Doesn’t this study (insufficient time scale notwithstanding) directly contradict the notion of positive water vapor feedback?
I fail to see how we can simultaneously have positive water vapor feedback (self perpetuating temp increase due to increased greenhouse water vapor and reduced cloud albedo), yet still see an increase in precipitation.
Climate disruption really is worse than we thought! Now it’s violating conservation of mass and energy!
Over on Discovery they are talking about the oceans getting saltier as a result of Global Warming. Now the oceans are going to get too much fresh water. They need to keep their stories straight.

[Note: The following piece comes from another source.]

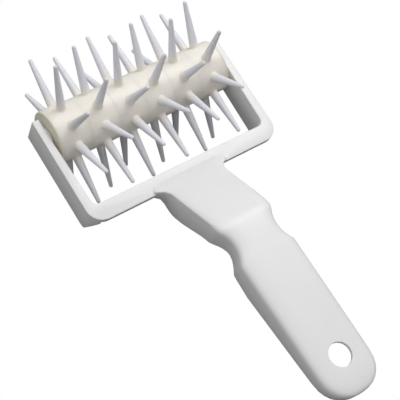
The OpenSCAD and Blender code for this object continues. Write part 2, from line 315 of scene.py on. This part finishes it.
def white_to_camera(tree, other):
    """The other shader for all rays but the camera's own, which see plain white."""
    kind = "ShaderNodeEmission" if other.type.startswith("BSDF") else "ShaderNodeBackground"
    white = add_node(tree, kind, {"Color": WHITE, "Strength": 1.0})
    rays = add_node(tree, "ShaderNodeLightPath")
    return add_node(tree, "ShaderNodeMixShader", {},
                    {0: rays.outputs["Is Camera Ray"], 1: other.outputs[0], 2: white.outputs[0]}).outputs[0]


floor_mesh = bpy.data.meshes.new("floor")
corners = [(x * FLOOR_HALF, y * FLOOR_HALF, 0) for x, y in ((-1, -1), (1, -1), (1, 1), (-1, 1))]
floor_mesh.from_pydata(corners, [], [(0, 1, 2, 3)])
floor = bpy.data.objects.new("floor", floor_mesh)
bpy.context.scene.collection.objects.link(floor)
paper, tree = blank_material("backdrop_paper_white")
matte = add_node(tree, "ShaderNodeBsdfDiffuse", {"Color": PAPER_SHADE})
add_node(tree, "ShaderNodeOutputMaterial", links={"Surface": white_to_camera(tree, matte)})
floor_mesh.materials.append(paper)

world = bpy.data.worlds.new("studio")
bpy.context.scene.world = world
world.use_nodes = True
world.node_tree.nodes.clear()
soft_sky = add_node(world.node_tree, "ShaderNodeBackground", {"Color": SKY, "Strength": SKY_STRENGTH})
add_node(world.node_tree, "ShaderNodeOutputWorld",
         links={"Surface": white_to_camera(world.node_tree, soft_sky)})
print("floor", 2 * FLOOR_HALF, "m wide")

# %% [markdown]
# Two square softboxes stand over the tool. The key is to the right, so that the sides towards the camera fall
# into shade.

# %% Lamps
LAMP_AIM = Vector((0, 0, 0.03))


def soft_lamp(name, place, size, power):
    lamp = bpy.data.lights.new(name, "AREA")
    lamp.shape = "SQUARE"
    lamp.size = size
    lamp.energy = power
    holder = bpy.data.objects.new(name, lamp)
    holder.location = place
    holder.rotation_euler = (LAMP_AIM - Vector(place)).to_track_quat("-Z", "Y").to_euler()
    bpy.context.scene.collection.objects.link(holder)
    return holder


lamps = [soft_lamp("key_softbox", (0.5, 0.12, 0.9), size=0.5, power=3.2),
         soft_lamp("top_softbox", (-0.1, 0.2, 1.1), size=0.9, power=2.7)]
print("lamps:", [lamp.name for lamp in lamps])

# %% [markdown]
# The camera stands where the photograph was taken from: front left of the roller's axle, well above it, with a
# long lens and a slight roll. These values come from the edges of the yoke and the spike tips.

# %% Camera
CAMERA_MM = Vector((-241.9, -274.6, 439.9))
AIM_MM = Vector((-11.08, 0.92, 39.25))
CAMERA_ROLL = math.radians(4.89)
FOCAL_MM = 90.5
SENSOR_MM = 36.0

camera = bpy.data.cameras.new("product_camera")
camera.sensor_width = SENSOR_MM
camera.sensor_fit = "HORIZONTAL"
camera.lens = FOCAL_MM
camera.clip_start = 10 * MM
viewer = bpy.data.objects.new("product_camera", camera)
bpy.context.scene.collection.objects.link(viewer)
look = (AIM_MM - CAMERA_MM).to_track_quat("-Z", "Y").to_matrix().to_4x4()
viewer.matrix_world = Matrix.Translation(CAMERA_MM * MM) @ look @ Matrix.Rotation(CAMERA_ROLL, 4, "Z")
bpy.context.scene.camera = viewer
bpy.context.scene.view_settings.view_transform = "Standard"
print("camera distance mm", round((AIM_MM - CAMERA_MM).length, 1))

Are they not aware that it takes 22% of the incoming energy from the sun to cause the current evaporation rate? The energy needed to cause a significant increase in evaporation is enormous. Slightly more than 1 m per year of the oceans evaporates. That dwarfs all the energy that mankind has ever produced.
John Kehr
The Inconvenient Skeptic
Chris1958
The Indian Ocean around the Seychelles turns cloudy during and after each monsoon season too. It’s caused by algae blooms which in turn cause fish from over a large area of the Indian Ocean to congregate there around those times.
Could the “browning” of Sydney Harbour be in part a similar phenomenon and equally benign?
Its good to track rainfall and how it flows to rivers and the oceans. As someone wrote in their comments river flow is measurable. But the claim rain is falling in all the wrong places for all the wrong reasons is difficult to understand. How can rain fall for the wrong reason.
Global warming is a political agenda and so is redustribution by the government for equality and it should not be in a scientific report or press release. The reputation of a university and title of professor should not be used in such a fashion.
And California can’t meet its financial obligations so don’t expect any tax refunds anytime soon. Just try to get a refund on anything overpaid to California.
What increased Hurricanes and Monsoon’s are they referring too? Hasn’t Hurricane activity been at 100 year lows the last few years?